Theoretical analysis and numerical simulation of oil lubricated foil bearing with elastic supported bump foil structure

The oil lubricated multi-leaf foil bearing is developed to meet the demand of high rotating speed for hydraulic turbopump, where the lubricated oil is easy to obtain. For the stability of this kind oil lubricated foil bearing needs to be guaranteed, the bearing with elastic supported bump foil structure is proposed to improve the performance of foil bearing. Theoretical analysis and numerical simulation is carried out in this paper. The film thickness expression of multileaf foil bearing is established for the cases with and without top foil deformation. The total flexibility matrix considering elastic supported bump foil structure is developed based on Castigliano's theorem. By employing the Reynolds boundary condition, the oil cavitation effect is presented. The established flexibility matrix is substituting into classical incompressible Reynolds equation, then the deformation equation of the foil and Reynolds equations are solved coupling by successive over relaxation method.

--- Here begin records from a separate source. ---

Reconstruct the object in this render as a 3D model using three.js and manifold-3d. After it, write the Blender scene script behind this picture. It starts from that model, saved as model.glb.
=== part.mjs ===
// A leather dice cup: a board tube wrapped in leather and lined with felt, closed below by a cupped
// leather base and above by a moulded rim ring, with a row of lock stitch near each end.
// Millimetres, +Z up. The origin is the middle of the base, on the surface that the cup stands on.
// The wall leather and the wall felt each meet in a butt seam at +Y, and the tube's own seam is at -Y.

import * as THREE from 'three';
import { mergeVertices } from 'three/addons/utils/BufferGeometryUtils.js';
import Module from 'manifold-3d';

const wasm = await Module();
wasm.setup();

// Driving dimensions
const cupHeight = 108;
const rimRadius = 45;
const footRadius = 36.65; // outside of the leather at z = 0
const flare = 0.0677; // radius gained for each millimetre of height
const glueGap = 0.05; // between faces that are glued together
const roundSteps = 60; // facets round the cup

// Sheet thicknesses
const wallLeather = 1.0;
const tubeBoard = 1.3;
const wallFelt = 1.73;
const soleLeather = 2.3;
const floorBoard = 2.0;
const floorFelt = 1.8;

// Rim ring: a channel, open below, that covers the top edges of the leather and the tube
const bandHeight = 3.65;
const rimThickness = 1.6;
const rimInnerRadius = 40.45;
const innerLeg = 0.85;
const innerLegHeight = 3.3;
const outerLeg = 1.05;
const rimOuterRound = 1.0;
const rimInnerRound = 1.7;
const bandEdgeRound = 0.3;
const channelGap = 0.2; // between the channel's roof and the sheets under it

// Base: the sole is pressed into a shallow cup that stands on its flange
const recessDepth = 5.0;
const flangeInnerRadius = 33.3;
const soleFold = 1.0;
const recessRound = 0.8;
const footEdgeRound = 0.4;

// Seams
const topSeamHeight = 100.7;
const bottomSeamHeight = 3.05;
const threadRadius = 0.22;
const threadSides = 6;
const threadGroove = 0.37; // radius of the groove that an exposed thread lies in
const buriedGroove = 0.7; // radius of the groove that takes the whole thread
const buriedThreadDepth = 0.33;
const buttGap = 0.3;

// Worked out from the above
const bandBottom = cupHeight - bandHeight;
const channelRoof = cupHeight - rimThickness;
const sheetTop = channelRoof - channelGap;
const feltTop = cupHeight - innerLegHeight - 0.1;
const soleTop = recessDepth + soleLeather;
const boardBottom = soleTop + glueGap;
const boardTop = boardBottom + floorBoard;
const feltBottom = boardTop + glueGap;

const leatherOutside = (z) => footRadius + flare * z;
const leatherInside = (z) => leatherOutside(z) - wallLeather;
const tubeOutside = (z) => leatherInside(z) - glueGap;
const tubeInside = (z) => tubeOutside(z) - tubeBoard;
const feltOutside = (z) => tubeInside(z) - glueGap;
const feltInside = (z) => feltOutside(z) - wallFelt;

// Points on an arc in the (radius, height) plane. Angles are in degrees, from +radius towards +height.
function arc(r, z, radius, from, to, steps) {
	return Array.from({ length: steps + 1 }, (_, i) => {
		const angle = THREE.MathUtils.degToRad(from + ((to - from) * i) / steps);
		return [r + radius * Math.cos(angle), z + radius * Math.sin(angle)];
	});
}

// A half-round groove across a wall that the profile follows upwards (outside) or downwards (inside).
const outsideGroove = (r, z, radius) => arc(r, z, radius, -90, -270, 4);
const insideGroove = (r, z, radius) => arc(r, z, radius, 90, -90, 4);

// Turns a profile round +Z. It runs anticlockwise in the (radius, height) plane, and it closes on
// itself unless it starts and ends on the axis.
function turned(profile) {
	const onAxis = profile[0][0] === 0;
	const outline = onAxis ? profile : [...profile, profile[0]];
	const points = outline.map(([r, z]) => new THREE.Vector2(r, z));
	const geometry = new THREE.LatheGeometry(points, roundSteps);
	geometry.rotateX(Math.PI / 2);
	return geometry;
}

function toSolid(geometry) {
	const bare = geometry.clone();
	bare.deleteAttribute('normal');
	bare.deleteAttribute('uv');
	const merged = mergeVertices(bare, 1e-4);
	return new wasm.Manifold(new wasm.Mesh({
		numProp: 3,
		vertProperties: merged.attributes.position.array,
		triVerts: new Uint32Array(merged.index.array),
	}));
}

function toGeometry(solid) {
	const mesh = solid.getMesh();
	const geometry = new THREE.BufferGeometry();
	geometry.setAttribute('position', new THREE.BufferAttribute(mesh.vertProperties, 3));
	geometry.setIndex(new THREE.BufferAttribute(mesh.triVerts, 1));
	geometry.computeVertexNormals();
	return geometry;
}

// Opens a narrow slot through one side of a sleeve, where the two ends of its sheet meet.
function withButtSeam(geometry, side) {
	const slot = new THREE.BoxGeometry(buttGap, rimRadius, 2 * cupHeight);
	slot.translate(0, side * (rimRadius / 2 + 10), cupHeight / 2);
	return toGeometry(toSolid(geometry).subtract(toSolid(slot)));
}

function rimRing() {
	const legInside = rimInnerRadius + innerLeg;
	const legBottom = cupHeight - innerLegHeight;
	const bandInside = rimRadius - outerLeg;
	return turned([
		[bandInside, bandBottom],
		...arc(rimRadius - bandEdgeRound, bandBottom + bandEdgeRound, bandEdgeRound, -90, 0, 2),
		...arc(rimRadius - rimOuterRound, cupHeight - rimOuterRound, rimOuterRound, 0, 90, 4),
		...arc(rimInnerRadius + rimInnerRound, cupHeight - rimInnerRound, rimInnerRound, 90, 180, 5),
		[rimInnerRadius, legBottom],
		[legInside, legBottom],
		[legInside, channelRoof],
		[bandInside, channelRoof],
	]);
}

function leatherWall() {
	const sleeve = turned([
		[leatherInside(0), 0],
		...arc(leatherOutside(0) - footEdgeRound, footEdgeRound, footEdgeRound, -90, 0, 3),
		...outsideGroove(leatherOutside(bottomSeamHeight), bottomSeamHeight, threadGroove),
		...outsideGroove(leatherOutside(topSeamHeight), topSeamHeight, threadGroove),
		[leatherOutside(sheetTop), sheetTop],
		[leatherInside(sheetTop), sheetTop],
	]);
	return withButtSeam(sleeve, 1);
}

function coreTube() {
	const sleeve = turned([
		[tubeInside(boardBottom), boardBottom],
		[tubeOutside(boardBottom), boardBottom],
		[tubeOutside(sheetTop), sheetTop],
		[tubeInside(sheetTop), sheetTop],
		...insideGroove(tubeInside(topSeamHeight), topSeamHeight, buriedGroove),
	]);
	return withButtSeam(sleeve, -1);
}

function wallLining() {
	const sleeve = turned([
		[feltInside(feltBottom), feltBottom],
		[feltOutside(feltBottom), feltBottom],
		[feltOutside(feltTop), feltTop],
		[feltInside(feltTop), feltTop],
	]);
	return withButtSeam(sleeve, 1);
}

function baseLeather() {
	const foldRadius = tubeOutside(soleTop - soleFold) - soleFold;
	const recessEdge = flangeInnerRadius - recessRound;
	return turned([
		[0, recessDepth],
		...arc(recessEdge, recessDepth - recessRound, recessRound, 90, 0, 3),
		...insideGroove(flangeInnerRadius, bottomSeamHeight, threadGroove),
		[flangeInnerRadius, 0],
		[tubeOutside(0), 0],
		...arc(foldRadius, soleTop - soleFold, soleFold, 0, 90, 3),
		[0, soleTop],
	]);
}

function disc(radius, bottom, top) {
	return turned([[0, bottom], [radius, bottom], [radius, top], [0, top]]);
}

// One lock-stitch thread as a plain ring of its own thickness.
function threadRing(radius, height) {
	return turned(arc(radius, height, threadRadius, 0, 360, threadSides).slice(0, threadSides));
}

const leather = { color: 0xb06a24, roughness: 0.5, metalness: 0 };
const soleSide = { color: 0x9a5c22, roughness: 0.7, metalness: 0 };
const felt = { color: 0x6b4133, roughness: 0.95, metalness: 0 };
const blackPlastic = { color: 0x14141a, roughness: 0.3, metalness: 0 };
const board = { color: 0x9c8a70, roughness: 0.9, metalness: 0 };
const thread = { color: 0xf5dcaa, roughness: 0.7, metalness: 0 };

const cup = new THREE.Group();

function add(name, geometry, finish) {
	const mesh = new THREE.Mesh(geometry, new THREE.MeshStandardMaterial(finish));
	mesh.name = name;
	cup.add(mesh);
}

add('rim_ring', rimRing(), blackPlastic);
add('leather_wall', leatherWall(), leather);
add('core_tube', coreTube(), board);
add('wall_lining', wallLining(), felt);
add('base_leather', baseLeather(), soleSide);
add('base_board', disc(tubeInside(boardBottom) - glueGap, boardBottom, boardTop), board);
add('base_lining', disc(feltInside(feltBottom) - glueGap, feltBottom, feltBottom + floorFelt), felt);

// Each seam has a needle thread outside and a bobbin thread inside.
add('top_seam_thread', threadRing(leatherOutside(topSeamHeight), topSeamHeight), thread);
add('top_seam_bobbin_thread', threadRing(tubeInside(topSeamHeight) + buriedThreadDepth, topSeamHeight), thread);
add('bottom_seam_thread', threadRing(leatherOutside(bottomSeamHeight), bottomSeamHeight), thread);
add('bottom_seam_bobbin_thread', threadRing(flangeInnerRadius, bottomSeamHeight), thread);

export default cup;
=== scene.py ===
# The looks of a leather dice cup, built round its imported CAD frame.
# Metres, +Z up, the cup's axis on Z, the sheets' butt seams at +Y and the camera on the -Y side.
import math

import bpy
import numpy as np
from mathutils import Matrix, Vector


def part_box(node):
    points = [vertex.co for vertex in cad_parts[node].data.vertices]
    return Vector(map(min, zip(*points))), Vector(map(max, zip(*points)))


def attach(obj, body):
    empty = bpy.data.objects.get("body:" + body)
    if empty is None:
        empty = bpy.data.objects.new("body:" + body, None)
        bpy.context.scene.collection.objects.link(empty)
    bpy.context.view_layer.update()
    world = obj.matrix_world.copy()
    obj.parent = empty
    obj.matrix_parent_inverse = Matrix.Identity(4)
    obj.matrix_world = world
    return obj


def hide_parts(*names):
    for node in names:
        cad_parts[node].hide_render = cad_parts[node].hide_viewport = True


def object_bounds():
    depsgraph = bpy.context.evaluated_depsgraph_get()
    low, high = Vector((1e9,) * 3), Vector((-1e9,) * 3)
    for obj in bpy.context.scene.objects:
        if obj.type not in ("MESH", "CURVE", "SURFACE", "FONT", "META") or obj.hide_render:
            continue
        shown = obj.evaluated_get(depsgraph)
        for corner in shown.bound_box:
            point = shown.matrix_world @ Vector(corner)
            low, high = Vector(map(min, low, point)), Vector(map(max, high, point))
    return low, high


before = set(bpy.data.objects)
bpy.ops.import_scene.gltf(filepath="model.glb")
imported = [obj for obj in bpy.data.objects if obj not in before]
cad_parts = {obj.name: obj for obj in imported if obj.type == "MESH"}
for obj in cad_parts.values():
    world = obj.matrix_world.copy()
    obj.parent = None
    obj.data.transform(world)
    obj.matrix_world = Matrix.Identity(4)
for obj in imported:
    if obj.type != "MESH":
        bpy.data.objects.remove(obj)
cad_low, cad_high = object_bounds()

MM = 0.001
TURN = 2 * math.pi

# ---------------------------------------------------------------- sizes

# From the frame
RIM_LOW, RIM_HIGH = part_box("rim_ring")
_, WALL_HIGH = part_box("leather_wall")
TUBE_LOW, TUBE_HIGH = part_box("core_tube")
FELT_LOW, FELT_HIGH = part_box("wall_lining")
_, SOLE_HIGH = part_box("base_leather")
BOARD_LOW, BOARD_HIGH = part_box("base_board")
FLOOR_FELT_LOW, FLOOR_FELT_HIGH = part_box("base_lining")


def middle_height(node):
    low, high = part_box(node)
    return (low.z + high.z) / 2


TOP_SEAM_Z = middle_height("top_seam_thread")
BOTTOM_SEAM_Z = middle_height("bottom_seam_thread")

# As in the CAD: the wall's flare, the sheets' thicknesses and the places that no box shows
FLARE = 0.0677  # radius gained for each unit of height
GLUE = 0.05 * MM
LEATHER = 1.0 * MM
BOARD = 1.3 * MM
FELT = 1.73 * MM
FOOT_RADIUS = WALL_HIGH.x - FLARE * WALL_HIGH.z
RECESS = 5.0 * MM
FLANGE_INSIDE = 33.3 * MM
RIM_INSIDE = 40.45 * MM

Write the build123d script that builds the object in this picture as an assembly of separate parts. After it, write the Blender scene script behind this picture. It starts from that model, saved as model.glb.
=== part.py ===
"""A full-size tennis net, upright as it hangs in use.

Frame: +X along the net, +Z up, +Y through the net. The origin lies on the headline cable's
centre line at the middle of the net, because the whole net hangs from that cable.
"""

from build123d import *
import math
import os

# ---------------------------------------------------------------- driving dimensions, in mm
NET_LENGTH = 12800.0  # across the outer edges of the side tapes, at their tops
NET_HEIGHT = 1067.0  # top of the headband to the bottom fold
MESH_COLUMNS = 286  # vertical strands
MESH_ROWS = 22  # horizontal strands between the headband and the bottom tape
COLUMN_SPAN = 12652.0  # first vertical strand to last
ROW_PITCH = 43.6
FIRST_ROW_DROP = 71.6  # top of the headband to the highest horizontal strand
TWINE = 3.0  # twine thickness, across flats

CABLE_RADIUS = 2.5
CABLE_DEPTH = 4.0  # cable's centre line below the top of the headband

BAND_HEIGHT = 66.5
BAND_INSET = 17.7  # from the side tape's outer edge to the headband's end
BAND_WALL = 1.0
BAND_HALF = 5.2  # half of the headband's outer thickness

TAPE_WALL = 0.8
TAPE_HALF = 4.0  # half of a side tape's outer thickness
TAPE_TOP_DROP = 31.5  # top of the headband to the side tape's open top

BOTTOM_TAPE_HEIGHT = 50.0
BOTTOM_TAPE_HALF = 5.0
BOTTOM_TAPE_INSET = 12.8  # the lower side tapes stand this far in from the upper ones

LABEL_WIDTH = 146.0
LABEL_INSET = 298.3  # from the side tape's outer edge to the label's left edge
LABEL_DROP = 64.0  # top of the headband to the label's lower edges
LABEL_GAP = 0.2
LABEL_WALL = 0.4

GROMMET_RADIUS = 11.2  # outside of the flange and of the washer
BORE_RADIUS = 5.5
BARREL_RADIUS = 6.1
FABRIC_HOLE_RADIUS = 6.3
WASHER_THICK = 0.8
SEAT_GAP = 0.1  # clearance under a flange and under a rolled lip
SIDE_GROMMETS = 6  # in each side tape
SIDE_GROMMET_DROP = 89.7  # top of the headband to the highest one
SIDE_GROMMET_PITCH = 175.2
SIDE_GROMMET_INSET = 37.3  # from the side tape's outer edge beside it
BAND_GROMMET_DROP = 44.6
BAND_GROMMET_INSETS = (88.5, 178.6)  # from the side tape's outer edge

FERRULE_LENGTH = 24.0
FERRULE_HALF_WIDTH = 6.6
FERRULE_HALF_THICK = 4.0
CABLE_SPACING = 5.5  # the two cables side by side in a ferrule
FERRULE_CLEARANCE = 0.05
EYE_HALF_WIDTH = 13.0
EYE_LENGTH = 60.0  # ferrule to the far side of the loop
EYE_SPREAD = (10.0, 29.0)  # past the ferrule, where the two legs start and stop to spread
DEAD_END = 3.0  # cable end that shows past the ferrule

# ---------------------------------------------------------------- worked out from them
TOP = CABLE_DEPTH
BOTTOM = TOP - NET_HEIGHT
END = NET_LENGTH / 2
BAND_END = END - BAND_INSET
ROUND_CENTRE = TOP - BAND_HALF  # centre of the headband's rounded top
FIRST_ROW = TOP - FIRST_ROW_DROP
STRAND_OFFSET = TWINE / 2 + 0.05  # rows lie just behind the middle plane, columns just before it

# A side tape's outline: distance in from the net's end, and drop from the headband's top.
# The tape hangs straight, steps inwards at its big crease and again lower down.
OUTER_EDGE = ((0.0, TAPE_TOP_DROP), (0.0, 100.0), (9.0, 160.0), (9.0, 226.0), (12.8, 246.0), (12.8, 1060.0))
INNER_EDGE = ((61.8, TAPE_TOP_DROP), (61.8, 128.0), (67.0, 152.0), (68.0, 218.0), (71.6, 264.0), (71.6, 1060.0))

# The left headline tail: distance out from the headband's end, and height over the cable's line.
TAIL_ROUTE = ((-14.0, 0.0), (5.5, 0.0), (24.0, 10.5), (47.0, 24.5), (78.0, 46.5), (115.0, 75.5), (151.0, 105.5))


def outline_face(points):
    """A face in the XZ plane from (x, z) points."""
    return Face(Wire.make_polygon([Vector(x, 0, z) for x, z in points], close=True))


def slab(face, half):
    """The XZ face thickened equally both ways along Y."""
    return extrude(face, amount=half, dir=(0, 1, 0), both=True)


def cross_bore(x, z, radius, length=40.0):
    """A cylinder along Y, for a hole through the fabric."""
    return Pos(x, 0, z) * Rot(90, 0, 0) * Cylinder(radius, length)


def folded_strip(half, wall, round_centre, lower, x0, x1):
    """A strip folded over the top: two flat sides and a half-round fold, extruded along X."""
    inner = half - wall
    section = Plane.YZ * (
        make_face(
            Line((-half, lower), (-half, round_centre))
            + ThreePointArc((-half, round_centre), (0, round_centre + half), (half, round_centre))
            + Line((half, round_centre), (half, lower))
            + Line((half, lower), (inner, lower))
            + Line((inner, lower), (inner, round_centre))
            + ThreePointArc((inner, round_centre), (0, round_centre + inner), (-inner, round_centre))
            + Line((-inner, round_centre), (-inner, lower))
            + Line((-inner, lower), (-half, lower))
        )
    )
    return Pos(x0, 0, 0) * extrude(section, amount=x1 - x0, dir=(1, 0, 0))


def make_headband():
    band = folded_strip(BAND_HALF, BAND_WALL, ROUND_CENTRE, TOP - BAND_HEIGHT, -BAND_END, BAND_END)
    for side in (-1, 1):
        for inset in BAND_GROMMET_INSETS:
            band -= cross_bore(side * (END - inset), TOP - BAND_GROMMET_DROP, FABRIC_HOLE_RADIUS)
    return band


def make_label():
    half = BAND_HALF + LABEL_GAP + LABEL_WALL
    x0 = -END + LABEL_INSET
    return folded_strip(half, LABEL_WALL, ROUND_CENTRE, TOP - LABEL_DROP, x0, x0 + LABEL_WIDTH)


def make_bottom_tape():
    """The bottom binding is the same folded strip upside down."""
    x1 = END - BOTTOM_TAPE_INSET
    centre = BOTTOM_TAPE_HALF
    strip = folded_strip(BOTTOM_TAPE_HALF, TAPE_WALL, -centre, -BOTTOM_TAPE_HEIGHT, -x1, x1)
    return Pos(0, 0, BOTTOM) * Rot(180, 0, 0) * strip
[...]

The static characteristics such as pressure distribution, bearing load and static equilibrium position are obtained. By employing the perturbation method to Reynolds equations and foil deformation equation, the dynamic characteristics of multi-leaf foil bearing with elastic supported bump foil structure are acquired. The stability of the bearing is analyzed and compared with other type bearings by Routh-Hurwitz method. The effects of bearing load and sommerfeld parameter on the stiffness and damping coefficients are studied. The results indicate that the performance of foil bearing with elastic supported bump foil structure is improved and this kind bearing is suitable for high rotating speed application.